>> Begin Materials provided

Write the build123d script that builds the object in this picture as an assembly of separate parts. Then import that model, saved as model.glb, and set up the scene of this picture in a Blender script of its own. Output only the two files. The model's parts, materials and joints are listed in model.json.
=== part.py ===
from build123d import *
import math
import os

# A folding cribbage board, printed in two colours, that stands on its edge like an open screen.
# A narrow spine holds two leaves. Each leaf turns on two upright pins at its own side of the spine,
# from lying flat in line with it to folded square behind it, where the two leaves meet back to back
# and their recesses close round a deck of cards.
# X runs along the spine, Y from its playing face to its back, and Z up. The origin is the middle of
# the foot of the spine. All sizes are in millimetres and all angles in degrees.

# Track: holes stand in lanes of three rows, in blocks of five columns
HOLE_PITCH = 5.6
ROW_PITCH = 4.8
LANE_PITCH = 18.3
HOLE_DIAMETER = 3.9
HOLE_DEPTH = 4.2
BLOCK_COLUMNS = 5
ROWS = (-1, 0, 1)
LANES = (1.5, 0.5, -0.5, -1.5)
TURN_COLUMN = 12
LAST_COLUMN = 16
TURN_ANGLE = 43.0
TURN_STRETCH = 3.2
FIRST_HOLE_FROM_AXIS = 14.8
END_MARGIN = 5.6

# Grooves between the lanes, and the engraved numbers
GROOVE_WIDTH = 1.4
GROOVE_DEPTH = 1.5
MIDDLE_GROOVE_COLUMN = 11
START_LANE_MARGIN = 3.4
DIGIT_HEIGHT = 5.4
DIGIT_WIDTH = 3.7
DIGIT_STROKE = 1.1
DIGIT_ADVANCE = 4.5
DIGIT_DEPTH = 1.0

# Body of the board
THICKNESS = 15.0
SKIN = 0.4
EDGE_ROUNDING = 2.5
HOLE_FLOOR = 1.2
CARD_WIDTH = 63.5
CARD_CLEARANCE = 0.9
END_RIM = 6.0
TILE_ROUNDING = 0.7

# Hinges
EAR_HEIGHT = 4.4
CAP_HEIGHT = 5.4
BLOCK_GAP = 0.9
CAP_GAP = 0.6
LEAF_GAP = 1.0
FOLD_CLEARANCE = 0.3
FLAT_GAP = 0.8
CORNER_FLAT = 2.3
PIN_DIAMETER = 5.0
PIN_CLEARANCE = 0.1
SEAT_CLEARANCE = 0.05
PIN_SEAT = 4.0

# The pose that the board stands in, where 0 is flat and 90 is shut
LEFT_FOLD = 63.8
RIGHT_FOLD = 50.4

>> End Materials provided
>> Begin Materials provided

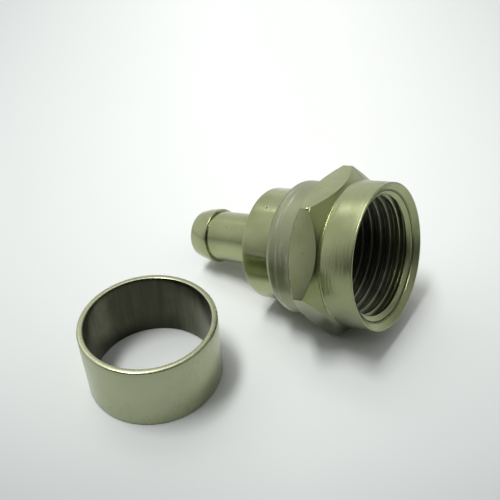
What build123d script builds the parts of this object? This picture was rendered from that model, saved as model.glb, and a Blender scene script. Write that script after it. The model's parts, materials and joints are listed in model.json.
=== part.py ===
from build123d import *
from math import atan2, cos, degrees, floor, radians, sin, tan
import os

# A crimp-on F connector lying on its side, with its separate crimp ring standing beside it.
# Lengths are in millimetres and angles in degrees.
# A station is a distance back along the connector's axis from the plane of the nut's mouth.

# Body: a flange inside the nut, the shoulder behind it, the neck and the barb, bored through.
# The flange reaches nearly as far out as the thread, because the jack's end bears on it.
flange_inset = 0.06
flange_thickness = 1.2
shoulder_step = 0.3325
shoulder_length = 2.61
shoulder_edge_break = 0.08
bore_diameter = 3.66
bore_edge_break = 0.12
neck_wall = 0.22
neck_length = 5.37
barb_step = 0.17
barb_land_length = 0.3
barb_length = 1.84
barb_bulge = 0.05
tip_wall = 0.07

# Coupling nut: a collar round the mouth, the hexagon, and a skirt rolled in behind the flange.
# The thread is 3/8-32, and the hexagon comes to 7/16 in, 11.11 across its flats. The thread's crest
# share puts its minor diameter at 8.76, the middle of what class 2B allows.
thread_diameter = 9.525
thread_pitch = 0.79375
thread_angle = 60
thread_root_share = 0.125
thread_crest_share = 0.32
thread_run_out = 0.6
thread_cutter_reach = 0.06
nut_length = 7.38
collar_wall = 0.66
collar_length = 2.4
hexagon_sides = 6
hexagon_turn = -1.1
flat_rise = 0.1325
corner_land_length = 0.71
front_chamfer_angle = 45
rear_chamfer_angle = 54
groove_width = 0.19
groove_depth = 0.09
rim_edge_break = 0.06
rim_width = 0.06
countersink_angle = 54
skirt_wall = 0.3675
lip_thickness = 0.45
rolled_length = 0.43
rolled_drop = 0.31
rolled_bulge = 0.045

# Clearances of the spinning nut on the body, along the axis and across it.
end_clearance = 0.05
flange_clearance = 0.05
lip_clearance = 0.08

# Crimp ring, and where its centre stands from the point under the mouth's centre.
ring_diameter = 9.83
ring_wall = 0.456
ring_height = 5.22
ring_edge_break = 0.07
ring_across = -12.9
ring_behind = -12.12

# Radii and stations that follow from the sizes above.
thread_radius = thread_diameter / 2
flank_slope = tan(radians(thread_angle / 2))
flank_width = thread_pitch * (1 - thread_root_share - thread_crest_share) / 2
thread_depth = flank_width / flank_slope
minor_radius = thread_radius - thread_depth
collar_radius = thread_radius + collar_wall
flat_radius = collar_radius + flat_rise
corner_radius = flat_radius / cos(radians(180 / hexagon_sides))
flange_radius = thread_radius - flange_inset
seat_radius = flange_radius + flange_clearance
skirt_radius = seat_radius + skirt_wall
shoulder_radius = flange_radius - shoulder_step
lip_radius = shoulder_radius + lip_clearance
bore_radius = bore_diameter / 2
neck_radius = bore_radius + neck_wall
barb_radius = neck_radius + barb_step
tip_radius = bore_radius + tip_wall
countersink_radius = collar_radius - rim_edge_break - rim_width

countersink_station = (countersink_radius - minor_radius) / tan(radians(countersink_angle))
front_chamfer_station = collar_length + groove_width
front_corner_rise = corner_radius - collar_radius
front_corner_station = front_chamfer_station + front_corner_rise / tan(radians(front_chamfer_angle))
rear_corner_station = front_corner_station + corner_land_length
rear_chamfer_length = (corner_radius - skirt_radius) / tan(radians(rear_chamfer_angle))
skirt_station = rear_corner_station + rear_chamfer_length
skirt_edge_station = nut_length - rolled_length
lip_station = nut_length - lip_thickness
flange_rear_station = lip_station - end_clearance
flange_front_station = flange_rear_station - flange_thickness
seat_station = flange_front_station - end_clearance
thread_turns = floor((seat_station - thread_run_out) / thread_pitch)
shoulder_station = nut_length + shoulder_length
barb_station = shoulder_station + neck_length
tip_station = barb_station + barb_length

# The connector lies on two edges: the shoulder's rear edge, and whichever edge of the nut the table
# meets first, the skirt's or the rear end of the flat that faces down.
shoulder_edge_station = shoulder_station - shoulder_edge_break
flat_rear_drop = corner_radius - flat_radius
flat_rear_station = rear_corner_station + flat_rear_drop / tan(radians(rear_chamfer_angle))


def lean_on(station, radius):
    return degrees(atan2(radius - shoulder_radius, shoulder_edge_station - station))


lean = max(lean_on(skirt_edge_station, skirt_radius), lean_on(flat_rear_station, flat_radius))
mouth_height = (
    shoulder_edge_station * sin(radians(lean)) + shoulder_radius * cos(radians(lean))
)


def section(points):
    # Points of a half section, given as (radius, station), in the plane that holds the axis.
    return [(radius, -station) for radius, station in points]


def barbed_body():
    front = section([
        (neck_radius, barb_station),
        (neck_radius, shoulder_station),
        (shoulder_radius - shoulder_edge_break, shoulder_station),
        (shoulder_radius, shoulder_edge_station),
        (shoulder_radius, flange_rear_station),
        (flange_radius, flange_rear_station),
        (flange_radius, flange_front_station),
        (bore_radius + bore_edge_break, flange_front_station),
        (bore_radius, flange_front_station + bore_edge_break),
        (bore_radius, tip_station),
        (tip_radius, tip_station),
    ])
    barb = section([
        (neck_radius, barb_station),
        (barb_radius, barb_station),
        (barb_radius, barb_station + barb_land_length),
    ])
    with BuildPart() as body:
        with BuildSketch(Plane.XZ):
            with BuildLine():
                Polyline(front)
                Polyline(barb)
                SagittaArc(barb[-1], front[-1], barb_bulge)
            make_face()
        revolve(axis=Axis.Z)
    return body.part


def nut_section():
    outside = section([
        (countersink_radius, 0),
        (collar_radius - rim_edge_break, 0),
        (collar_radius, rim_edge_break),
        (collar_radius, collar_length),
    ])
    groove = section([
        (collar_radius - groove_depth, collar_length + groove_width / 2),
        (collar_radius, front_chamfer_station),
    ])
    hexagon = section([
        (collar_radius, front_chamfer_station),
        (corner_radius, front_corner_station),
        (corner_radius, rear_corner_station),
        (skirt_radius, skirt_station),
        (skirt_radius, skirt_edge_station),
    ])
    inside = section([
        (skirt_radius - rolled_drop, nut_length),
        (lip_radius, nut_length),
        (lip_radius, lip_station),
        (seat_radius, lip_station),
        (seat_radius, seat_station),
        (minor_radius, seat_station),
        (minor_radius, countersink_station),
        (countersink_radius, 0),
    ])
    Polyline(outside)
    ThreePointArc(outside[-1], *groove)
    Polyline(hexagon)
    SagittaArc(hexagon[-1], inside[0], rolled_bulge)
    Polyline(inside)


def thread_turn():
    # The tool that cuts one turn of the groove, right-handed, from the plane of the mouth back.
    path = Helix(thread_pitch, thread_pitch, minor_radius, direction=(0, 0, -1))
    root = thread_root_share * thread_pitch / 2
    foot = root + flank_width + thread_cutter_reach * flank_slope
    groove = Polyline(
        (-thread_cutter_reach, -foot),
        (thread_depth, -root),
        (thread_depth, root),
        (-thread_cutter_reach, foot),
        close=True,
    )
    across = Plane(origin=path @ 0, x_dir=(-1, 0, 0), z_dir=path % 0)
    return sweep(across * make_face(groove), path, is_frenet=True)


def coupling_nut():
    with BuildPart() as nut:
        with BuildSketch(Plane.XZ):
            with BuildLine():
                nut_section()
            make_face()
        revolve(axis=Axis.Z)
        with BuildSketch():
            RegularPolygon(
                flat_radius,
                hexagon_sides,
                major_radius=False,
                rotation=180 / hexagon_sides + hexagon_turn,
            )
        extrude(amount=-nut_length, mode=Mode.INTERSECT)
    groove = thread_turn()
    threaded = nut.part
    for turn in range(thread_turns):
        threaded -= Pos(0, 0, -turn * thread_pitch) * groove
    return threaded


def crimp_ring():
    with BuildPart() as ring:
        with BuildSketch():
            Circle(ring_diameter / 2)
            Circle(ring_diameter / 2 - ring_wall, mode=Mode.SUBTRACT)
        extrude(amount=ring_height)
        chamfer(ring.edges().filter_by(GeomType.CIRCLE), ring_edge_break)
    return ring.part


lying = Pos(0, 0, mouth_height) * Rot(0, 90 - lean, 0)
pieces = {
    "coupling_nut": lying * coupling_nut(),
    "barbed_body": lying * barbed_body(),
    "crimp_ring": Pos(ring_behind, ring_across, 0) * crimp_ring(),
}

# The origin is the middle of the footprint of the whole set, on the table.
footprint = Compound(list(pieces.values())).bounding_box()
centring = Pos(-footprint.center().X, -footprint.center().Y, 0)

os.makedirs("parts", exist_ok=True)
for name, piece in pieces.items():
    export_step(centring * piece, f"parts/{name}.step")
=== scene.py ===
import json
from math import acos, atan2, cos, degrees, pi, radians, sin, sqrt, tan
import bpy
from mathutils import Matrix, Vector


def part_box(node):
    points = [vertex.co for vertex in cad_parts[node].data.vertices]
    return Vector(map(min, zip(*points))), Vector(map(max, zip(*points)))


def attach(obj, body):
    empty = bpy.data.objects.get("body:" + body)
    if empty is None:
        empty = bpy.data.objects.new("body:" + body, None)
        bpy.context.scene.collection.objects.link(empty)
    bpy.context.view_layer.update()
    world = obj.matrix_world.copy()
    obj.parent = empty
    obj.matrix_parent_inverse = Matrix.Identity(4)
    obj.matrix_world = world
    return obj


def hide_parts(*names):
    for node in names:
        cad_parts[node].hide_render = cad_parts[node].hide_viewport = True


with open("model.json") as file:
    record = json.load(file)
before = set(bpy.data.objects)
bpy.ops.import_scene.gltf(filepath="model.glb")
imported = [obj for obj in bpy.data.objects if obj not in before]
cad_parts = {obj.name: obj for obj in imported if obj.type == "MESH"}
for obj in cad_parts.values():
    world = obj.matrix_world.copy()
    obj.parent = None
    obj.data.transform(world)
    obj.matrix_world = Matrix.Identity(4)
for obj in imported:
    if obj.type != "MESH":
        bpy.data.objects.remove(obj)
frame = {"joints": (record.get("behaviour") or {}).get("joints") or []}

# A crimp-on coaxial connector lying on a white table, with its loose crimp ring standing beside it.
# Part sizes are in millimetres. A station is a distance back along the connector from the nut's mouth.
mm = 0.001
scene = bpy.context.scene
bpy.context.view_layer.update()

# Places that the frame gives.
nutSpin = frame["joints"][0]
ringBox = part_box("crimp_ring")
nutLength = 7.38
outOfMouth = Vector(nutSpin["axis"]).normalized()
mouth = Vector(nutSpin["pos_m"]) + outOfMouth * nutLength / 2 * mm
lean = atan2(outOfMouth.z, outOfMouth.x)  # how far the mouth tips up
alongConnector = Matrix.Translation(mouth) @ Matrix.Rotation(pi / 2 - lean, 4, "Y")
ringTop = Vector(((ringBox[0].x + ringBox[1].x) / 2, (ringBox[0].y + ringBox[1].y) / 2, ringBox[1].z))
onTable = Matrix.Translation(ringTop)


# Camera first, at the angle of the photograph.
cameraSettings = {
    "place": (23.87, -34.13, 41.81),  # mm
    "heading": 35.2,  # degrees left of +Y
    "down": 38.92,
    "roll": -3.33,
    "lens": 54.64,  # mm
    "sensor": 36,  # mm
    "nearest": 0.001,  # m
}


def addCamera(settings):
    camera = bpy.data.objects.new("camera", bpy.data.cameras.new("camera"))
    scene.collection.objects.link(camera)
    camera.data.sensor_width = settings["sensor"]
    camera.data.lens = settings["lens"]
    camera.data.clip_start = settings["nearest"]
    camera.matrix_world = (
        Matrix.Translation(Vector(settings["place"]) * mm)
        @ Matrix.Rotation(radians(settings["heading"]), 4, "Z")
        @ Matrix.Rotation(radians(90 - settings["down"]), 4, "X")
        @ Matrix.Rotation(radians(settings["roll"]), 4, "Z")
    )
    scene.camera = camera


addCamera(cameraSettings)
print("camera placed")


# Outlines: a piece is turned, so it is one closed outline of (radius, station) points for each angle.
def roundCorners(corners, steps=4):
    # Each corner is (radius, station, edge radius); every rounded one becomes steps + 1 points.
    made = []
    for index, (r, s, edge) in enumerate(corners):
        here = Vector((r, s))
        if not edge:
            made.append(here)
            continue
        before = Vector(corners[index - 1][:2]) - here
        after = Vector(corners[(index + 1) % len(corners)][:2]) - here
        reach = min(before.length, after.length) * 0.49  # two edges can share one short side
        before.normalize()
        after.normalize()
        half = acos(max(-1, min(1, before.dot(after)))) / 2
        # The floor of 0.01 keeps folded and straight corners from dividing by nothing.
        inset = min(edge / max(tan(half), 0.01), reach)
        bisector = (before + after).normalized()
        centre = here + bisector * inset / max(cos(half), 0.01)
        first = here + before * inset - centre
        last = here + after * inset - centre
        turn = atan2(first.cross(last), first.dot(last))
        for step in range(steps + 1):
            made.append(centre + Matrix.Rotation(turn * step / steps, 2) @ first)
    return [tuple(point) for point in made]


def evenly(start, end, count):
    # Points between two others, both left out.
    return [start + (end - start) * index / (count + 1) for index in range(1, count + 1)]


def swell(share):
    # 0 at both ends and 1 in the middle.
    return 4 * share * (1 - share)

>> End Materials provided

**What is needed:** Within the material above, transcribe exactly the lines that run from the line holding "What build123d script" through the line holding "tip_wall = 0.07".

**Exercise answer:**
What build123d script builds the parts of this object? This picture was rendered from that model, saved as model.glb, and a Blender scene script. Write that script after it. The model's parts, materials and joints are listed in model.json.
=== part.py ===
from build123d import *
from math import atan2, cos, degrees, floor, radians, sin, tan
import os

# A crimp-on F connector lying on its side, with its separate crimp ring standing beside it.
# Lengths are in millimetres and angles in degrees.
# A station is a distance back along the connector's axis from the plane of the nut's mouth.

# Body: a flange inside the nut, the shoulder behind it, the neck and the barb, bored through.
# The flange reaches nearly as far out as the thread, because the jack's end bears on it.
flange_inset = 0.06
flange_thickness = 1.2
shoulder_step = 0.3325
shoulder_length = 2.61
shoulder_edge_break = 0.08
bore_diameter = 3.66
bore_edge_break = 0.12
neck_wall = 0.22
neck_length = 5.37
barb_step = 0.17
barb_land_length = 0.3
barb_length = 1.84
barb_bulge = 0.05
tip_wall = 0.07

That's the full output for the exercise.